The world is currently crumbling in a blaze of orange skin, hair, fear, and flammable resources: no reasonably thinking person wants and or enjoys these unintentional consequences, but we are here; and the end is nigh: It is generally accepted that the Universe is 13.8 billion years old: the Earth is 4.54 billion years old; the earliest appearance of Hominids is 4.4 billion years ago; and so, when I postulate that the end is near, it must be understood that my prediction is not macabre; it is within the considerations of “existences” generally accepted epochs, and also assumes this “existence” will. (But regardless of my feigned backpedaling, it does not look good for us – I must also state that my true concern has never been for the planet’s health: the planet is and always will be, gosh darn fine; we are simply a disposable appendage. We will eventually fall out of fashion and join the dinosaurs.

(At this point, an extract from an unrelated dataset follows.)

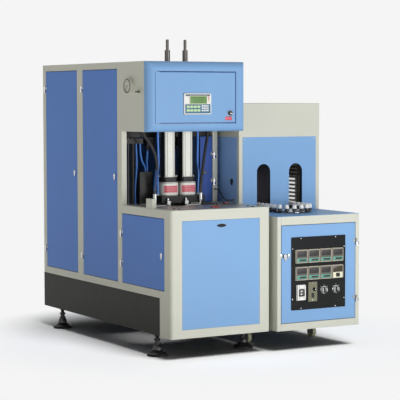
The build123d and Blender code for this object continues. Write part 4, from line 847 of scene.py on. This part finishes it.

Orange has become (as a result of writing “Orange Death Piece”) a greater symbol for me – a representative color I choose to consciously acknowledge and engage with. Times are trying, and I will utilize any intervention at my disposal to lengthen my trip. Because I have been dead, twice, and it is boring. I concede to the privilege of love and joy, and orange is my neon beacon in perpetual disguise. I attach meaning and stories to its vibrancy, because my vibrancy will one day fade. Because when we die, it is not just a little bit: it is not orange. And death is less than the absence of color; it is less than the absence of light; it is both less and more than anything we could ever imagine while enveloped within its plane of unlimited limitations.